- **YOUR TASK**
The lines to extract begin at the one containing "Write the FreeCAD" and run to the end of the listing; set them down exactly and alone.
[Start RAW DATA]
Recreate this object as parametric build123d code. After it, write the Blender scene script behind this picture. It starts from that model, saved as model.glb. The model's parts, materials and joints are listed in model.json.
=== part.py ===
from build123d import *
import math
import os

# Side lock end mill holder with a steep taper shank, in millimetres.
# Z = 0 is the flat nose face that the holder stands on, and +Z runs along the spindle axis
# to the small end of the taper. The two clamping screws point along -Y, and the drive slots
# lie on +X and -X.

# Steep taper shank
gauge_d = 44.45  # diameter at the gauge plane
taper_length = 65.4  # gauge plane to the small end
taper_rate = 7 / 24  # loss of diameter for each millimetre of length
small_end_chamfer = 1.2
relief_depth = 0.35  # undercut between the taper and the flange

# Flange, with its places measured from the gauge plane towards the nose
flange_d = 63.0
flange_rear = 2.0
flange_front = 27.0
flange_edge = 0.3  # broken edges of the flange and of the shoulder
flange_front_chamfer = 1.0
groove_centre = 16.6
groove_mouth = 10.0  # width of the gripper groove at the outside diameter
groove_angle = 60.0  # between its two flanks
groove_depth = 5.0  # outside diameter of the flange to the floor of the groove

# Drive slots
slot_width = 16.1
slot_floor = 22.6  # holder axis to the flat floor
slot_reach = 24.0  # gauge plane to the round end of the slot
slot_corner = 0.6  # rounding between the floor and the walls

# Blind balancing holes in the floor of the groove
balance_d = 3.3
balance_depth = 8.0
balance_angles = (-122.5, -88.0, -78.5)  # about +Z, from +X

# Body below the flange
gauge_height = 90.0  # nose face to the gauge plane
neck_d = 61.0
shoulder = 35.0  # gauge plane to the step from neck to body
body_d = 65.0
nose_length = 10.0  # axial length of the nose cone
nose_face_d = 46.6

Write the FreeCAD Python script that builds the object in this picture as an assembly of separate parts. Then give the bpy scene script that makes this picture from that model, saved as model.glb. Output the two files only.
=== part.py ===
[End RAW DATA]
- **ANSWER TO THE EXERCISE**
Write the FreeCAD Python script that builds the object in this picture as an assembly of separate parts. Then give the bpy scene script that makes this picture from that model, saved as model.glb. Output the two files only.
=== part.py ===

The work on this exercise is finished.